Tag: communication

  • We’re Starting to Write Like ChatGPT (and We Don’t Even Notice)

    We’re Starting to Write Like ChatGPT (and We Don’t Even Notice)

    There was a moment when we sensed a subtle, almost imperceptible shift. It’s not about how we use AI, but about how we write ourselves. It’s not a matter of employing ChatGPT – it’s ChatGPT quietly starting to use us.

    For months, we’ve been reading and editing AI-generated or AI-enhanced texts: emails, landing pages, social media posts, scripts, articles, microcopy. And without realizing it, we begin to absorb its rhythm, its structure, that flawless syntactic polish. It’s as if we’re internalizing a new editorial style, one with distinct traits: short, light sentences, airy paragraphs, a conversational yet orderly tone, concepts simplified, metaphors and punchy closings.
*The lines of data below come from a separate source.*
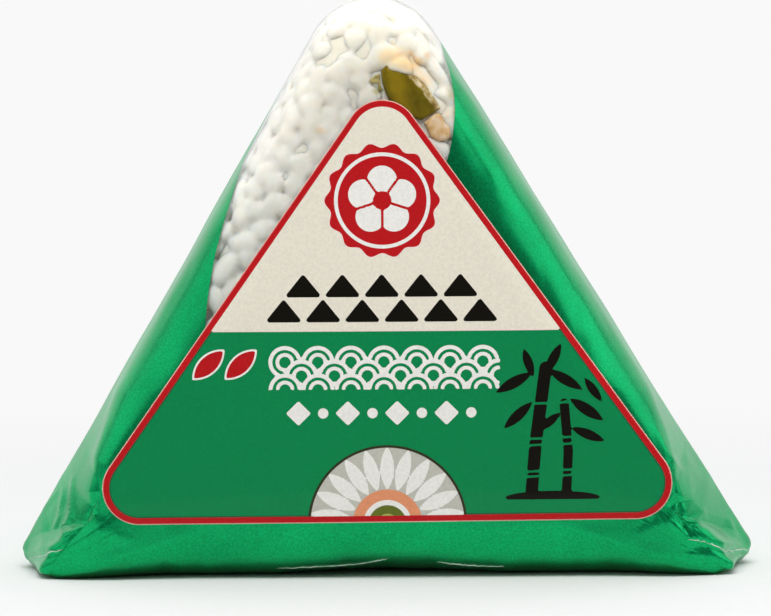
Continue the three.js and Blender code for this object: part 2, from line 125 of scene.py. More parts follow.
def soft_noise(points, size, seed):
    """Smooth noise between -1 and 1 at each point, with features about size wide."""
    cell = np.asarray(points, float) / size + 500.0
    low = np.floor(cell).astype(np.int64)
    part = smooth(cell - low)
    primes = np.array([73856093, 19349663, 83492791][: cell.shape[-1]])
    total = np.zeros(cell.shape[:-1])
    for corner in range(2 ** cell.shape[-1]):
        step = np.array([(corner >> axis) & 1 for axis in range(cell.shape[-1])])
        mixed = ((low + step) * primes).sum(-1) + seed * 7919
        mixed = (mixed ^ (mixed >> 13)) * 1274126177
        value = ((mixed ^ (mixed >> 16)) & 0xFFFF) / 32767.5 - 1
        total += value * np.prod(np.where(step == 1, part, 1 - part), axis=-1)
    return total


def spline(points, steps):
    """A smooth line through points."""
    ends = [points[0], *points, points[-1]]
    line = []
    for a, b, c, d in zip(ends, ends[1:], ends[2:], ends[3:]):
        a, b, c, d = (np.array(p, float) for p in (a, b, c, d))
        for t in np.arange(steps) / steps:
            bend = (2 * a - 5 * b + 4 * c - d) * t**2 + (3 * b - a - 3 * c + d) * t**3
            line.append(0.5 * (2 * b + (c - a) * t + bend))
    return [*line, np.array(points[-1], float)]


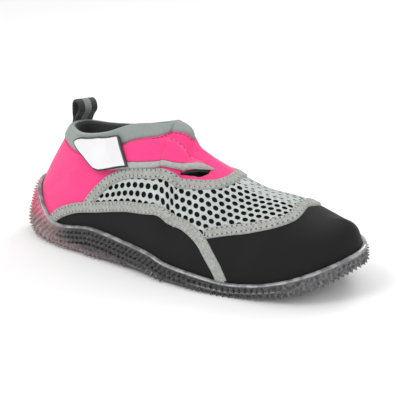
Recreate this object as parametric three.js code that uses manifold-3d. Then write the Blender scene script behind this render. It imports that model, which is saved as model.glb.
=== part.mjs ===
// A low water shoe for the right foot: a stretch upper in a moulded cup sole, with a slip collar,
// an instep strap that ends in a tab, sewn binding tapes and a pull loop at the heel.
// Millimetres. +X runs to the toe, +Y to the inner side of the foot, +Z up, and the floor is z = 0.
import * as THREE from 'three';
import * as BufferGeometryUtils from 'three/addons/utils/BufferGeometryUtils.js';
import Module from 'manifold-3d';

const wasm = await Module();
wasm.setup();

// Driving sizes
const LENGTH = 252; // sole, heel to toe
const MIDDLE = 0.505; // share of LENGTH at which the middle of the shoe lies
const BALL_WIDTH = 94; // sole, widest at the ball of the foot
const HEEL_HEIGHT = 80; // floor to the collar's edge at the back
const INSTEP_HEIGHT = 92; // floor to the collar's edge in front
const TOE_HEIGHT = 44.5; // floor to the upper's top above the toes
const TOE_SPRING = 14.5; // how far the toe end of the sole rises off the floor
const COLLAR_DROP = 6; // how much lower the collar's inner edge runs
const UPPER_WALL = 3; // stretch foam of the upper
const COLLAR_BAND = 12; // height of the collar band at the back
const COLLAR_PROUD = 0.8; // step where the collar band stands over the upper
const COLLAR_ROLL = 1.2; // rounding of the collar's edge
const SOLE_THICK = 7; // floor to the bed that the foot lies on
const SOLE_EDGE = 4; // sole's edge outside the upper's lower seam
const SOLE_TUCK = 9; // how far the sole's underside draws in at heel and toe
const CUP_HEIGHT = 38; // the sole's rim at the back of the heel, above its underside
const CUP_WALL = 2.6; // wall of the cup where it wraps the upper
const RIM_BEAD = 0.8; // bead along the cup's rim
const RIM_BEAD_HEIGHT = 3;
const LUG_HEIGHT = 1.5;
const LUG_RADIUS = 4;
const LUG_PITCH = 14;
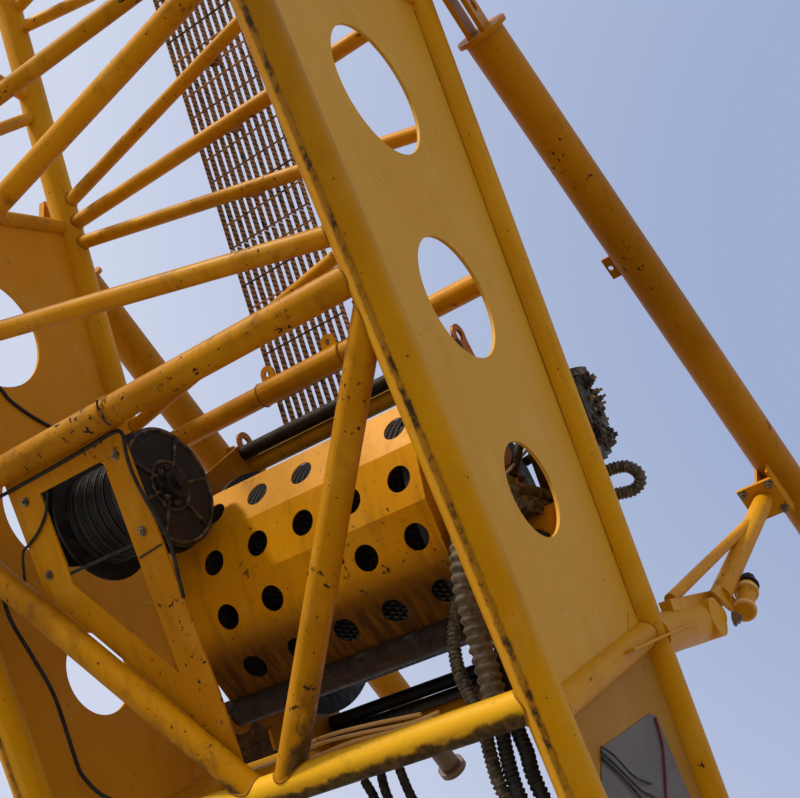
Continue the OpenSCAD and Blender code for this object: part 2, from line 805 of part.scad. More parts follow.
module rest_bracket(side) color(yellow) at_angle() difference() {
    union() {
        along_backstop(side) translate([-backstop_d / 2, 0, saddle_l]) {
            saddle_block(side, saddle_inboard, saddle_w, -saddle_drop - saddle_t, saddle_t, saddle_h);
            saddle_block(side, near_web, web_t, -saddle_drop, saddle_drop + 20, web_l);
            saddle_block(side, far_web, web_t, -saddle_drop, saddle_drop + 62, saddle_h);
        }
        tube(arm_foot(side), saddle_centre(side), arm_d);
        tube([rear_x - 396, side * (span_y + 13), stub_z + 150],
             arm_foot(side) + arm_join * (saddle_centre(side) - arm_foot(side)), rest_brace_d);
        translate([rest_end_x, side > 0 ? span_y : -span_y - 60, stub_z + 88])
            cube([ledge_l, 60, 58]);
        upright_plate(side * (span_y + 102), clamp_t) polygon([
            [rest_end_x + 302, stub_z + 141], [rest_end_x + 55, stub_z + 165], [rest_end_x - 20, stub_z + 68],
            [rest_end_x + 3, stub_z - 2], [rest_end_x + 97, stub_z + 26]
        ]);
        tube([rest_end_x + 46, side * (span_y + 150), stub_z - 5],
             [rest_end_x - 158, side * (span_y + 150), stub_z + 113], 2 * sleeve_r);
    }
    stub_tube(side);
    along_backstop(side) translate([0, 0, saddle_l - web_l])
        cylinder(h = 2 * web_l, r = backstop_d / 2 + seat_gap);
}
module rest_bracket_left() rest_bracket(1);
module rest_bracket_right() rest_bracket(-1);

rear_chord_left();
rear_chord_right();
front_chord_left();
front_chord_right();
side_panel_left();
side_panel_right();
foot_panel_left();
foot_panel_right();
foot_forgings();
head_lugs();
side_braces();
side_lattice();
front_cross_tubes();
front_diagonals();
front_k_braces();
rear_cross_tubes();
rear_diagonals();
walkway_grating();
winch_beams();
winch_frame_left();
winch_frame_right();
winch_gearbox();
winch_guard();
drum();
drum_rope();
valve_block();
reeving_frame();
reeving_cheeks();
reeving_drum();
reeving_rope();
backstop_lugs();
backstop_tube_left();
backstop_tube_right();
backstop_rod_left();
backstop_rod_right();
rest_bracket_left();
rest_bracket_right();
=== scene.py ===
# Looks of a crawler crane's boom butt section: worn paint, grease, rust, painted light and shade, welds,
# hoses and cables.
# Places are in metres, and the routes of hoses and cables in millimetres. boomPoint() takes the boom's
# own coordinates: X to the front, Y to the left and Z up the rear chords from the foot pins, before it leans.
import math
import random

import bmesh
import bpy
from mathutils import Matrix, Vector


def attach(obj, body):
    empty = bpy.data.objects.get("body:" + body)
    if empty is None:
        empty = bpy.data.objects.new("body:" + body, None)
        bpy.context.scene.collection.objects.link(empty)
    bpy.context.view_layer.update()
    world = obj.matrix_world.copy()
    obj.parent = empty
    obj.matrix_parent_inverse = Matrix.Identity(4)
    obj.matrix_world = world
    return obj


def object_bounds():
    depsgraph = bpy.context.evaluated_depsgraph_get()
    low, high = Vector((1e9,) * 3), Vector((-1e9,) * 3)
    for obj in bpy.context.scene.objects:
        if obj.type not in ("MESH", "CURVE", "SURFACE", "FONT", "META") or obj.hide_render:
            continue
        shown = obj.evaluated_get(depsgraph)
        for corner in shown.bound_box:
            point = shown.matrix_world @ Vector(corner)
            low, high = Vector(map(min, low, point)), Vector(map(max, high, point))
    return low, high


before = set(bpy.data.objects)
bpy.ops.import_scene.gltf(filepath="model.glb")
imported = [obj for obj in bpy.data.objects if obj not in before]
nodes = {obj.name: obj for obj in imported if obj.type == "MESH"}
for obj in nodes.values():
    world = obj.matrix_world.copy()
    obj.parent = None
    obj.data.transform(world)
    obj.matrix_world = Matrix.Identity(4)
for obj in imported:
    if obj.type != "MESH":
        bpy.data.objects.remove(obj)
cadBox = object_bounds()

boom = {
    "angle": math.radians(60),      # rear chords above the ground
    "halfSpan": 1.3,                # from the middle to a side panel
    "chordRadius": 0.084,
    "rearX": -0.3935,               # rear chords in front of the foot pins, before the lean
    "footDepth": 0.787,             # from the rear chords to the front ones at the foot
    "frontSlope": 0.146947,         # how fast the front chords leave the rear ones
    "winchX": -0.1745,              # main winch's axis
    "winchZ": 3.988,
}
fullTurn = 2 * math.pi
lean = math.pi / 2 - boom["angle"]
leanTurn = Matrix.Rotation(lean, 3, "Y")
frontLean = math.atan(boom["frontSlope"])


def boomPoint(x, y, z):
    return leanTurn @ Vector((x, y, z))


def frontX(z):
    return boom["rearX"] + boom["footDepth"] + boom["frontSlope"] * z


# Helpers for node trees
def feed(nt, socket, value):            # with a link, a colour or a plain value
    if isinstance(value, bpy.types.NodeSocket):
        nt.links.new(value, socket)
    elif socket.type == "RGBA":
        socket.default_value = (*value[:3], 1)
    else:
        socket.default_value = value


def addNode(nt, kind, inputs=None, **settings):
    n = nt.nodes.new(kind)
    for key, value in settings.items():
        setattr(n, key, value)
    for key, value in (inputs or {}).items():
        feed(nt, n.inputs[key], value)
    return n


def coords(nt, turn=(0, 0, 0), move=(0, 0, 0), scale=(1, 1, 1)):
    where = addNode(nt, "ShaderNodeTexCoord").outputs["Object"]
    given = {"Vector": where, "Rotation": turn, "Location": move}
    turned = addNode(nt, "ShaderNodeMapping", given).outputs[0]
    if scale == (1, 1, 1):
        return turned
    return addNode(nt, "ShaderNodeVectorMath", {0: turned, 1: scale}, operation="MULTIPLY").outputs[0]


def boomCoords(nt, scale=(1, 1, 1)):
    return coords(nt, turn=(0, -lean, 0), scale=scale)


def noise(nt, at, scale, detail=4, rough=0.55, warp=0.0):
    given = {"Vector": at, "Scale": scale, "Detail": detail, "Roughness": rough, "Distortion": warp}
    return addNode(nt, "ShaderNodeTexNoise", given).outputs["Fac"]


def between(nt, value, low, high):      # 0 up to low, 1 from high, smooth between
    start, end = (0, 1) if low < high else (1, 0)
    low, high = sorted((low, high))
    given = {"Value": value, "From Min": low, "From Max": high, "To Min": start, "To Max": end}
    return addNode(nt, "ShaderNodeMapRange", given, interpolation_type="SMOOTHSTEP").outputs[0]


def maths(nt, how, *values):
    return addNode(nt, "ShaderNodeMath", dict(enumerate(values)), operation=how).outputs[0]


def times(nt, a, b):
    return maths(nt, "MULTIPLY", a, b)


def minus(nt, a, b):
    return maths(nt, "SUBTRACT", a, b)


def scaled(nt, value, gain, base):      # value times gain, plus base
    return maths(nt, "MULTIPLY_ADD", value, gain, base)


def mixed(nt, fac, a, b):
    return addNode(nt, "ShaderNodeMix", {"Factor": fac, "A": a, "B": b}, data_type="RGBA").outputs["Result"]


def split(nt, vector):
    n = addNode(nt, "ShaderNodeSeparateXYZ", {0: vector})
    return n.outputs["X"], n.outputs["Y"], n.outputs["Z"]


def newMaterial(name, specular=0.5, tint=(1, 1, 1)):
    mat = bpy.data.materials.new(name)
    mat.use_nodes = True
    nt = mat.node_tree
    bsdf = nt.nodes["Principled BSDF"]
    feed(nt, bsdf.inputs["Specular IOR Level"], specular)
    feed(nt, bsdf.inputs["Specular Tint"], tint)
    return mat, nt, bsdf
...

    Does it sound familiar? Probably. And that familiarity is a sign that something new, invisible yet powerful, is already shaping the way we write.

    Recognizing the “Scent” of a ChatGPT-Style Text

    When we write, we sometimes pause and think: “No, this sentence is too ChatGPT.” It lacks the asymmetry that makes a text human. That slight twist, the mildly ironic choice, the word a statistical model would never pick.

    This was exactly what happened at Creative Words when we found ourselves debating one point:

    AI isn’t replacing our way of writing. It’s rewriting our writing standard. For years, we wrestled with long-winded, heavy texts. Now, after months of working with AI, our brains have upgraded: we can instantly spot when a sentence is confusing or convoluted, and we know how to simplify it. Why? Because we’ve been exposed to thousands of examples of clean writing. ChatGPT has become our invisible editorial gym.

    But how do you recognize a “too ChatGPT” text?

    By now, we can feel it instinctively: when a text over-explains, leans on didactic metaphors, or always ends with a moral. That’s when we start looking for offbeat irony, deliberate imperfection, a less predictable stylistic choice.

    We’re not writing like ChatGPT. We’re writing after ChatGPT. And we have the power to break the rules, to layer humanity on top of an AI base. Like that simple yet perfect line: “Just with better chairs.” A model probably would never have picked it. But a human, who’s learned from AI, would.

    This is the real evolution of writing in 2026: not replacing humanity with AI, but overlaying it, enhancing it, choosing it.